Liz reunites with Reddington, who tells her he didn't want her here. Reddington explains that he planned his arrest to stop Braxton from obtaining "The Fulcrum", a data file containing highly confidential and compromising information on many very powerful and important people. The Fulcrum is not physically in the prison, but access to all real-time USA intelligence information is available there. Red and Liz meet with a group of factory inmates to plan their efforts to foil Braxton's scheme. One man advises that they go to the boiler room and cause an explosion that will destroy the Factory's server. Braxton calls Reddington over the phone and the two have a brief confrontational talk.

Braxton intends to get the code needed to access the Factory's servers, which Goodson is determined to prevent. The FBI attempts to negotiate with Braxton, who responds by executing the warden (John Ventimiglia) and threatening to have Samar hanged. Cooper reluctantly gives the code to Braxton, whose men then go to the servers and gain access to the secret intelligence system.

Liz crawls through narrow ventilation tunnels to get to the boiler room and then lets Red in. There they work together to increase the pressure in the boilers until an explosion occurs, incapacitating Red and causing Braxton to lose the server connection. Liz unsuccessfully attempts to resuscitate Red, thinks him dead, and ends up getting captured and taken to Braxton. Elsewhere, the NCS director is urged by his coworkers to have Braxton and Red eliminated, and orders Goodson to order an air strike on the facility.
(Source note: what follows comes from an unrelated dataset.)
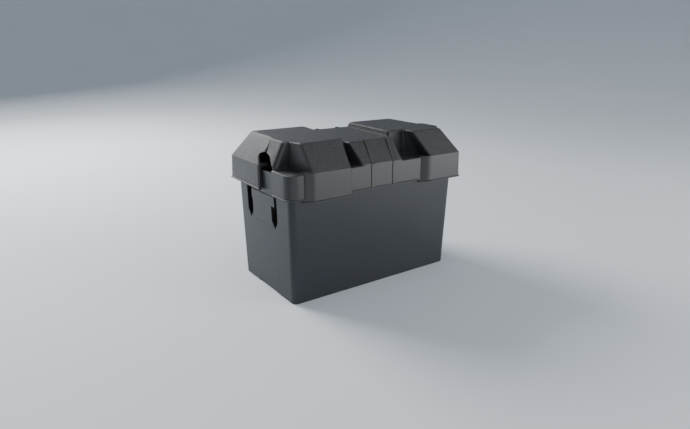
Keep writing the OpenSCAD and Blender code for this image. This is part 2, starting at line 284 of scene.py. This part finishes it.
def softened(node, body, width, above):
    """A copy of a CAD node that stands for it.

    Sharp edges that lie wholly higher than above get a moulded radius of this width.
    """
    shape = bmesh.new()
    shape.from_mesh(frame["nodes"][node].data)
    bmesh.ops.remove_doubles(shape, verts=shape.verts, dist=WELD)
    bmesh.ops.dissolve_limit(shape, angle_limit=FLAT_WITHIN, verts=shape.verts, edges=shape.edges)
    sharp = [e for e in shape.edges if e.is_manifold and e.calc_face_angle(0) > BEVEL_OVER
             and min(v.co.z for v in e.verts) > above]
    bmesh.ops.bevel(shape, geom=sharp, offset=width, offset_type="OFFSET", segments=BEVEL_STEPS,
                    profile=0.5, affect="EDGES", clamp_overlap=True, miter_outer="ARC")
    mesh = smooth_mesh(node + "_moulded", shape)
    mesh.set_sharp_from_angle(angle=SHADE_SHARP_OVER)
    piece = add_object(node + "_moulded", mesh)
    even = piece.modifiers.new("even_shading", "WEIGHTED_NORMAL")
    even.mode = "FACE_AREA"
    even.weight = NORMAL_WEIGHT
    even.keep_sharp = True
    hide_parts(node)
    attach(piece, body)
    return piece


def dress_nodes():
    """Softens the nodes that show, and gives every node the finish of its slot."""
    finishes = {slot: maker(slot, *look) for maker, slot, *look in FINISHES}
    body_of = {node: body for body, members in bodies.items() for node in members}
    for part in frame["record"]["subparts"]:
        node, slot = part["node"], part["material_slot"]
        piece = frame["nodes"][node]
        if node in SOFTENED:
            # A tongue keeps its foot sharp, so that it runs on into the wall below it.
            is_latch = node.startswith("snap_latch")
            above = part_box(node)[0].z + CLEAR_OF_HINGE if is_latch else -math.inf
            piece = softened(node, body_of[node], SOFTENED[node], above)
        piece.data.materials.clear()
        piece.data.materials.append(finishes[slot])


# ---- Stage, lights and camera --------------------------------------------------------------------


def make_stage():
    """A pale floor that sweeps up into a round backdrop far outside the lights."""
    profile = [(FLOOR_REACH * k / 4, 0.0) for k in range(1, 5)]
    for k in range(1, SWEEP_STEPS + 1):
        a = math.pi / 2 * k / SWEEP_STEPS
        profile.append((FLOOR_REACH + SWEEP * math.sin(a), SWEEP * (1 - math.cos(a))))
    profile.append((FLOOR_REACH + SWEEP, BACKDROP_TOP))
    turns = [2 * math.pi * k / STAGE_SIDES for k in range(STAGE_SIDES)]
    shape = bmesh.new()
    middle = shape.verts.new((0, 0, 0))
    rings = [[shape.verts.new((r * math.cos(a), r * math.sin(a), z)) for a in turns]
             for r, z in profile]
    for k in range(STAGE_SIDES):
        n = (k + 1) % STAGE_SIDES
        shape.faces.new((middle, rings[0][k], rings[0][n]))
        for inner, outer in zip(rings, rings[1:]):
            shape.faces.new((inner[k], outer[k], outer[n], inner[n]))
    floor = add_object("floor", smooth_mesh("floor", shape))
    s = Shader("floor_paint", Roughness=0.8)
    tint = s.noise(3, 2)
    lighter = tuple(c * FLOOR_LIGHTER for c in FLOOR_COLOUR)
    floor.data.materials.append(s.paint(s.mix(tint, FLOOR_COLOUR, lighter)))


def make_lights():
    middle = (cad_low + cad_high) / 2
    for name, place, size, power in SOFTBOXES:
        data = bpy.data.lights.new(name, "AREA")
        data.shape = "RECTANGLE"
        data.size, data.size_y = size
        data.energy = power
        lamp = add_object(name, data)
        lamp.location = place
        lamp.rotation_euler = (middle - Vector(place)).to_track_quat("-Z", "Y").to_euler()
    world = bpy.data.worlds.new("studio")
    world.use_nodes = True
    sky = world.node_tree.nodes["Background"].inputs
    sky["Color"].default_value = SKY_COLOUR
    sky["Strength"].default_value = SKY_STRENGTH
    bpy.context.scene.world = world


def make_camera():
    """The photo's camera: its place, yaw, pitch and slight roll."""
    data = bpy.data.cameras.new("camera")
    data.sensor_width = SENSOR_WIDTH
    data.lens = SENSOR_WIDTH * FOCAL_IN_WIDTHS
    data.clip_start, data.clip_end = CLIP_NEAR, CLIP_FAR
    camera = add_object("camera", data)
    ahead = Vector((math.cos(CAMERA_YAW) * math.cos(CAMERA_PITCH),
                    math.sin(CAMERA_YAW) * math.cos(CAMERA_PITCH), -math.sin(CAMERA_PITCH)))
    level = ahead.cross(Vector((0, 0, 1))).normalized()
    right = Matrix.Rotation(-CAMERA_ROLL, 3, ahead) @ level
    up = right.cross(ahead)
    camera.matrix_world = Matrix((right, up, -ahead)).transposed().to_4x4()
    camera.location = CAMERA_AT
    bpy.context.scene.camera = camera


dress_nodes()
make_stage()
make_lights()
make_camera()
Reddington's helpers 'wake him up', he obtains and brandishes a shotgun, making his way through the wild prison inmates until he arrives at Braxton's location, shoots his men down and subdues him. Braxton begins to see and explain that he knows about Red and Liz's history in the house fire, how Red "came for Liz" and that Liz is "the one". Red urges Liz to shoot Braxton, but the missile strike hits the prison first.

==Production==
Series creator Jon Bokenkamp—in an interview for The Hollywood Reporter—said that the two-part story arc resembles a "big heightened event movie in a very contained way." When asked whether or not the episode will be fit for new viewers post-Super Bowl, Bokenkamp said: It's certainly an episode designed for a new viewer to just dive right into. In watching it, I think they will very easily get a sense of what the show is, who Reddington is, what the show tastes and feels and smells like. It's an easy show to sort of dive right into at this point, but also I think we've designed some really fun revelations and some [surprising payoffs] for people who are ardent fans. In regard to preparation for new viewers, executive producer John Eisendrath said in an interview for Entertainment Weekly:Yes, we knew that it was going to be the Super Bowl. We felt as if, first of all, we were going to get a lot of viewers who had never seen the show before. We wanted to make sure that we had an episode that was a good introductory episode to Red and the situation that he is in with the FBI and a standalone case. We didn't want to confuse any new viewers with anything that may linger in other episodes that are serialized. And we wanted to have a big, impactful event for those new viewers. In casting Ron Perlman as Luther Braxton—the episode's title character—Bokenkamp said "I've been a fan of Ron Perlman for a long time. He just brings this great presence to the show. I think he's going to be a memorable Blacklister."

Prior to the episode's release, James Spader expressed his hopes to Zap2it that the series would gain more viewers from the Super Bowl.

==Reception==
Upon airing, the episode ranked as NBC's biggest overall audience for a scripted series in more than 10 years, with 26.5 million viewers. The Canadian broadcast received 1.37 million viewers, making it the fourth-highest-rated broadcast of the night and the twenty-second of the week.

Jodi Walker of Entertainment Weekly gave the episode a positive review, saying:

Rather than give us an interesting one-week character, we got a baddie to sink our teeth into with the likes of Ron Perlman and his mysterious Belgrade references, and rather than skirting around the lingering issues from November's midseason finale, the show went full-frontal Fulcrum. The only thing I might fault this midseason premiere for is feeling quite similar to last season's midseason return; but I don't need The Blacklist to reinvent the fedora every week, especially if it means Red Jack Bauer-ing his way through a secret floating prison in order to tell Lizzie that she's ... something.